Take a laxative before you go.A mild stool softener will probably do the trick but if you want something strong take magnesia or an enema a day or two before you leave.Trust me, you'll go







.


----------



## 18745 (Dec 1, 2006)

thanks for the tip i will have to try it but i think i am going to wait till i etback home so if i have explosions it is in private and not in the car sto[ing every second i hope i can last that long


----------



## 16229 (Jan 28, 2006)

I get the same way sometimes on the road. I think everything gets all excited and clamps down a little bit.If its not hurting you, the c that is, you can try a very mild laxative like magnesium citrate. If you normally have d you'd probably not even notice you've taken it.Another thing is when on the road a lot of times we move around a little more and probably drink a little less water. So if you are up and running around all day and haven't drank more water than normal you might just want to try that.


----------



## 18745 (Dec 1, 2006)

amen that is how i exactly feel and do i hardly drink so i dont have to use the restroom all the time can i get that stuff from any drug store i will try the water first though


----------



## 16229 (Jan 28, 2006)

Yeah, you can get magnesium citrate at the pharmacy. It's in a small green or red bottle.

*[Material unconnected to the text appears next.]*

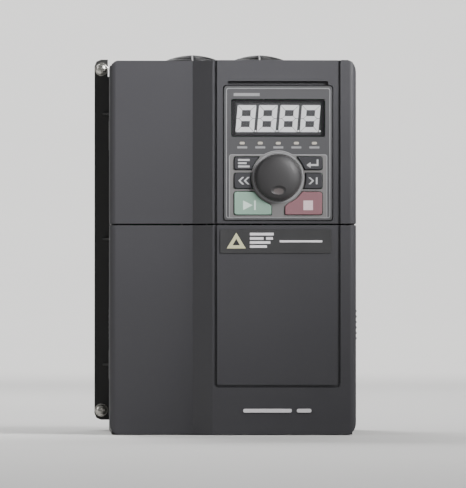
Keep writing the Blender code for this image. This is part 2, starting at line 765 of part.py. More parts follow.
def fan_frame(name, x):
    """A square fan frame with a round bore, and a motor seat on three arms."""
    half, bottom = FAN_SIZE / 2, HOUSING_TOP - 20.4
    rim = rectangle((x - half, FAN_Y - half), (x + half, FAN_Y + half), 2.5)
    bore = circle((x, FAN_Y), FAN_BORE, 28)
    obj = extruded(name, [rim, bore], bottom, bottom + 20, "Z", FAN, (x, FAN_Y))
    seat = cylinder(
        name + "_seat", 8.5, (x, FAN_Y, bottom + 0.4), (x, FAN_Y, bottom + 2.4), "Z", segments=20, helper=True
    )
    arms = []
    for i in range(3):
        arm = box(f"{name}_arm_{i}", (6, -1.3, bottom + 0.7), (FAN_BORE + 0.8, 1.3, bottom + 2.0), helper=True)
        arm.data.transform(arm.matrix_basis)
        arm.location = (x * MM, FAN_Y * MM, 0)
        arm.rotation_euler = (0, 0, math.radians(30 + 120 * i))
        arms.append(arm)
    return join(obj, seat, *arms)


def fan_rotor(name, x):
    """A hub with seven pitched blades."""
    bottom, top = HOUSING_TOP - 17.6, HOUSING_TOP - 1.2
    hub = cylinder(name, 8.2, (x, FAN_Y, bottom), (x, FAN_Y, top), "Z", FAN, 24)
    middle = (bottom + top) / 2
    blades = []
    for i in range(7):
        blade = box(f"{name}_blade_{i}", (7, -5.6, -0.6), (16.8, 5.6, 0.6), helper=True)
        blade.data.transform(Matrix.Rotation(math.radians(38), 4, "X") @ blade.matrix_basis)
        blade.location = (x * MM, FAN_Y * MM, middle * MM)
        blade.rotation_euler = (0, 0, math.tau * i / 7)
        blades.append(blade)
    return join(bevel(hub, 0.8, 1), *blades)


def fan_lead(name, side):
    """A fan's lead and its plug, under the fan cover beside the fan."""
    top = HOUSING_TOP - 3
    route = [
        (side * 41.0, FAN_Y - 10, top - 12), (side * 44, FAN_Y - 10, top - 11),
        (side * 49, FAN_Y - 6, top - 13), (side * 53, FAN_Y + 2, top - 10), (side * 54, FAN_Y + 5, top - 4),
    ]
    lead = tube(name, route, 1.1, RUBBER)
    low, high = sorted((side * 49.5, side * 58.5))
    plug = box(name + "_plug", (low, FAN_Y + 1, top - 5), (high, FAN_Y + 9, top + 2.4), helper=True)
    return join(lead, plug)


# ---- keypad ----------------------------------------------------------------------------------
def key_outline(x0, x1, z0, z1):
    """A key's outline relative to the knob's axis: a rectangle, cut by the ring round the knob.

    The outline is for the left side, where x runs from x0 on the outside to x1 on the inside.
    """
    corner = 1.2
    inner = []
    steps = 8
    for i in range(steps + 1):
        z = z0 + (z1 - z0) * i / steps
        reach = math.sqrt(max(KEY_RING_RADIUS**2 - z * z, 0.0))
        inner.append((min(x1, -reach), z))
    return [
        *inner,
        *arc((x0 + corner, z1 - corner), corner, 90, 180, 2),
        *arc((x0 + corner, z0 + corner), corner, 180, 270, 2),
    ]


KEY_ZONES = {
    "top": (-25.8, -11.0, 4.6, 12.2),
    "middle": (-25.8, -11.0, -6.4, 2.6),
    "bottom": (-25.8, -4.0, -21.8, -8.4),
}
KEYS = {
    "key_program": (-1, "top", KEY_GREY),
    "key_enter": (1, "top", KEY_GREY),
    "key_shift": (-1, "middle", KEY_GREY),
    "key_jog": (1, "middle", KEY_GREY),
    "key_run": (-1, "bottom", KEY_GREEN),
    "key_stop": (1, "bottom", KEY_RED),
}


def key_points(side, zone, grow=0.0):
    """The outline of a key in the frame, widened all round by grow for its opening."""
    x0, x1, z0, z1 = KEY_ZONES[zone]
    outline = key_outline(x0 - grow, x1 + grow, z0 - grow, z1 + grow)
    if grow:
        outline = [(x + (grow if i <= 8 and x < x1 else 0), z) for i, (x, z) in enumerate(outline)]
    return [(KNOB_X - side * x, KNOB_Z + z) for x, z in outline]


def key(name):
    side, zone, material = KEYS[name]
    x0, x1, z0, z1 = KEY_ZONES[zone]
    origin = (KNOB_X - side * (x0 + x1) / 2, KNOB_Z + (z0 + z1) / 2)
    front = KEYPAD_FRONT - KEY_PROUD
    obj = extruded(name, [key_points(side, zone)], front, front + KEY_DEPTH, "Y", material, origin)
    return bevel(obj, 0.35, 1, 60)


def keypad_bezel():
    """The keypad's front plate, with its openings."""
    rim = rectangle((KEYPAD_X[0], KEYPAD_Z[0]), (KEYPAD_X[1], KEYPAD_Z[1]), 1.6)
    holes = [key_points(side, zone, 0.35) for side, zone, _ in KEYS.values()]
    holes.append(circle((KNOB_X, KNOB_Z), 4.2, 16))
    holes.append(rectangle((-1.1, 174.9), (54.1, 197.1), 1.0))
    return extruded("keypad_bezel", [rim, *holes], KEYPAD_FRONT, KEYPAD_FRONT + BEZEL_THICKNESS, "Y", OVERLAY)


def keypad_case():
    """The tray behind the bezel."""
    front, rear = KEYPAD_FRONT + BEZEL_THICKNESS + FIT, COVER_REAR - 1.2
    obj = box("keypad_case", (KEYPAD_X[0], front, KEYPAD_Z[0]), (KEYPAD_X[1], rear, KEYPAD_Z[1]), HOUSING)
    space = box(
        "case_space", (KEYPAD_X[0] + 1.6, front - 3, KEYPAD_Z[0] + 1.6),
        (KEYPAD_X[1] - 1.6, rear - 1.8, KEYPAD_Z[1] - 1.6), helper=True,
    )
    hole = box(
        "case_plug_hole", (KNOB_X - 6.2, rear - 4, PLUG_Z - 4.2), (KNOB_X + 6.2, rear + 4, PLUG_Z + 4.2),
        helper=True,
    )
    return cut(obj, space, hole)


SWITCH_FACE = KEYPAD_FRONT + 7.2
BOARD_FACE = KEYPAD_FRONT + 9.4


def keypad_board():
    """The keypad's circuit board with its six push switches."""
    obj = box(
        "keypad_board", (KEYPAD_X[0] + 2.2, BOARD_FACE, KEYPAD_Z[0] + 2.2),
        (KEYPAD_X[1] - 2.2, BOARD_FACE + 1.6, KEYPAD_Z[1] - 2.2), BOARD,
    )
    switches = []
    for name, (side, zone, _) in KEYS.items():
        x0, _, z0, z1 = KEY_ZONES[zone]
        x, z = KNOB_X - side * (x0 + 5.4), KNOB_Z + (z0 + z1) / 2
        switches.append(
            box(
                f"switch_{name}", (x - 2.5, SWITCH_FACE, z - 2.5), (x + 2.5, BOARD_FACE + 0.5, z + 2.5),
                helper=True,
            )
        )
    return join(obj, *switches)


def keypad_plug():
    """The plug that reaches back through the cover into the control board's socket."""
    front = BOARD_FACE + 1.6 + FIT
    return box(
        "keypad_plug", (KNOB_X - 5.5, front, PLUG_Z - 3.7), (KNOB_X + 5.5, COVER_REAR + 8.6, PLUG_Z + 3.7),
        TERMINAL,
    )


def display_window():
    front = KEYPAD_FRONT + 0.2
    pane = rectangle((-0.8, 175.2), (53.8, 196.8), 0.8)
    return extruded("display_window", [pane], front, front + 1.5, "Y", WINDOW)


def display_module():
    """A four-digit seven-segment display."""
    front = KEYPAD_FRONT + 2.3
    return bevel(box("display_module", (1.3, front, 176.2), (51.7, BOARD_FACE - FIT, 195.2), DISPLAY), 0.4, 1)


def encoder():
    """The rotary encoder's body on the keypad's board."""
    obj = box(
        "rotary_encoder", (KNOB_X - 6, KEYPAD_FRONT + 2.6, KNOB_Z - 6),
        (KNOB_X + 6, BOARD_FACE - FIT, KNOB_Z + 6), STEEL,
    )
    bore = cylinder(
        "encoder_bore", 3.3, (KNOB_X, KEYPAD_FRONT, KNOB_Z), (KNOB_X, KEYPAD_FRONT + 6, KNOB_Z), "Y",
        segments=20,
        helper=True,
    )
    return cut(obj, bore)


def encoder_shaft():
    return smooth(cylinder(
        "encoder_shaft", 3.0, (KNOB_X, KEYPAD_FRONT - 5.5, KNOB_Z), (KNOB_X, KEYPAD_FRONT + 5.4, KNOB_Z),
        "Y", STEEL, 20,
    ))


def knob():
    """The knob: a shallow cone with a finger dimple, bored for the shaft."""
    back, front = KEYPAD_FRONT - 0.5, KEYPAD_FRONT - 8.5
    bm = bmesh.new()
    bmesh.ops.create_cone(
        bm, cap_ends=True, segments=36, radius1=KNOB_RADIUS * MM, radius2=(KNOB_RADIUS - 1.0) * MM,
        depth=(back - front) * MM,
    )
    obj = place("knob", mesh_from("knob", bm), KNOB)
    obj.location = (KNOB_X * MM, (back + front) / 2 * MM, KNOB_Z * MM)
    obj.rotation_euler = TURN_TO["Y"]
    bevel(obj, 1.2, 2)
    bore = cylinder(
        "knob_bore", 3.3, (KNOB_X, back + 3, KNOB_Z), (KNOB_X, front + 2.6, KNOB_Z), "Y", segments=20,
        helper=True,
    )
    ball = bmesh.new()
    bmesh.ops.create_uvsphere(ball, u_segments=16, v_segments=10, radius=7 * MM)
    dimple = place("knob_dimple", mesh_from("knob_dimple", ball), helper=True)
    dimple.location = (KNOB_X * MM, (front - 5.8) * MM, (KNOB_Z - 7.8) * MM)
    return smooth(cut(obj, bore, dimple))


# ---- assembly --------------------------------------------------------------------------------
def main():
    clear_scene()
    drive = body_at("body_drive", (0, 0, 0))
    carry(
        drive,
        rear_housing(), main_housing(), upper_cover(), heatsink(),
        power_module("igbt_module", -53.5, 53.5, 120, 165),
        power_module("rectifier_module", -42, 30, 62, 96),
        power_board(), transformer(), precharge_relay(), common_mode_choke(),
        main_terminal_block(), ground_terminal(), inner_frame(), control_board(),
        control_terminal_block(), control_processor(), charge_lamp(), keypad_socket(), ribbon_cable(),
        cable_entry_plate(), rating_plate(),
    )
    capacitor_spots = ((-43, 188), (-5, 188), (-43, 150), (-5, 150))
    carry(drive, *[capacitor(f"dc_capacitor_{i + 1}", x, z) for i, (x, z) in enumerate(capacitor_spots)])
    carry(drive, current_sensor("current_sensor_1", 10), current_sensor("current_sensor_2", 40))
    carry(drive, *[grommet(f"cable_grommet_{i + 1}", x) for i, x in enumerate(ENTRIES_X)])
    left, right = COVER_SCREWS_X
    carry(drive, cover_screw("upper_cover_screw_left", left), cover_screw("upper_cover_screw_right", right))

    terminal_cover = body_at("body_terminal_cover", (0, COVER_REAR, SEAM / 2))
    carry(terminal_cover, lower_cover(), cover_label(), cover_badge())

    keypad = body_at("body_keypad", (KNOB_X, KEYPAD_FRONT, (KEYPAD_Z[0] + KEYPAD_Z[1]) / 2))
    carry(
        keypad, keypad_bezel(), keypad_case(), keypad_board(), keypad_plug(), display_window(),
        display_module(), encoder(),
    )
    carry(keypad, *[key(name) for name in KEYS])
    turning = body_at("body_knob", (KNOB_X, KEYPAD_FRONT, KNOB_Z))
    carry(turning, knob(), encoder_shaft())

    fan_unit = body_at("body_fan_unit", (0, FAN_Y, HOUSING_TOP))
    carry(fan_unit, fan_cover())
    for side, word in ((-1, "left"), (1, "right")):
        x = side * FAN_X
        carry(fan_unit, fan_guard(f"fan_guard_{word}", x), fan_frame(f"fan_frame_{word}", x))
        carry(fan_unit, fan_lead(f"fan_lead_{word}", side))
        spinning = body_at(f"body_fan_rotor_{word}", (x, FAN_Y, HOUSING_TOP))
        carry(spinning, fan_rotor(f"fan_rotor_{word}", x))


main()
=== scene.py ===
"""The looks of a wall-mounted variable frequency drive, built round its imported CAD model.

Every place comes from the CAD nodes' boxes. Lengths are in millimetres in the frame's axes: X to the
right seen from the front, +Y towards the wall, Z up. They are multiplied by MM where they reach Blender.
"""

import math
import random

import bmesh
import bpy
from mathutils import Matrix, Vector


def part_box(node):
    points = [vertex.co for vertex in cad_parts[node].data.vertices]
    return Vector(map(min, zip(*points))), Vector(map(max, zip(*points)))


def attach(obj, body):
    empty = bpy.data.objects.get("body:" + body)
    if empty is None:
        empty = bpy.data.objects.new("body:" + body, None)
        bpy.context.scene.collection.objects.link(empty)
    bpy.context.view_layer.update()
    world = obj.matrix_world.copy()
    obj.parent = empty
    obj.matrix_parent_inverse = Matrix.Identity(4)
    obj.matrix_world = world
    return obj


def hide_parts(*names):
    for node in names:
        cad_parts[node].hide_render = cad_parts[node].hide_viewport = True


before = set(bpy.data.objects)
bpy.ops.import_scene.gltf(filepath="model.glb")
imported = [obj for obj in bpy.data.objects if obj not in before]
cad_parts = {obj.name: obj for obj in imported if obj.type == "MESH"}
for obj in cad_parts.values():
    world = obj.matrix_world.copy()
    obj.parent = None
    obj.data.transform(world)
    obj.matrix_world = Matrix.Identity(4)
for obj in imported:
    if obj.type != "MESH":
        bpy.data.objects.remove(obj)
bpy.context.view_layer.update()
MM = 0.001
TURN = 2 * math.pi


def corners(node):
    """A CAD node's lowest and highest corner and its middle, in millimetres."""
    low, high = (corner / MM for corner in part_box(node))
    return low, high, (low + high) / 2


# ---- places read from the frame ----------------------------------------------------------------
UPPER_LOW, UPPER_HIGH, _ = corners("upper_cover")
LOWER_LOW, LOWER_HIGH, _ = corners("lower_cover")
FRONT = UPPER_LOW.y
COVER_REAR = UPPER_HIGH.y - 1.0
HALF_WIDTH = UPPER_HIGH.x
SHOULDER_FRONT = FRONT + 8.6
SLOPE_X = (-23.5, -12.0)
WALL = 2.5
GROOVES_X = (-10.2, 62.3)
GROOVE_WIDTH, GROOVE_DEPTH = 1.7, 1.3
PANEL_BOTTOM = 28.5
CORNER_WIDE, CORNER_STRETCH = 5.2, 1.45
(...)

You're supposed to take it before bed and it's supposed to work in the morning.


----------



## 18745 (Dec 1, 2006)

thanks i was able to go poop finaly horay







but now my stomach hurts bad and it feels like everything is going to go through me oh well we are headed home there i know i will feel much better because i will have privacy again


----------



## 16229 (Jan 28, 2006)

You sound like me. The gates are either open or closed. Not much in the middle.


----------



## 18745 (Dec 1, 2006)

yeah i either go all the time or not at all i wish i could be regular but i guess u ca with ibs but on a happier note i am back home and feeling better thank u guys for all ur suport i couldnt do it without u guys


----------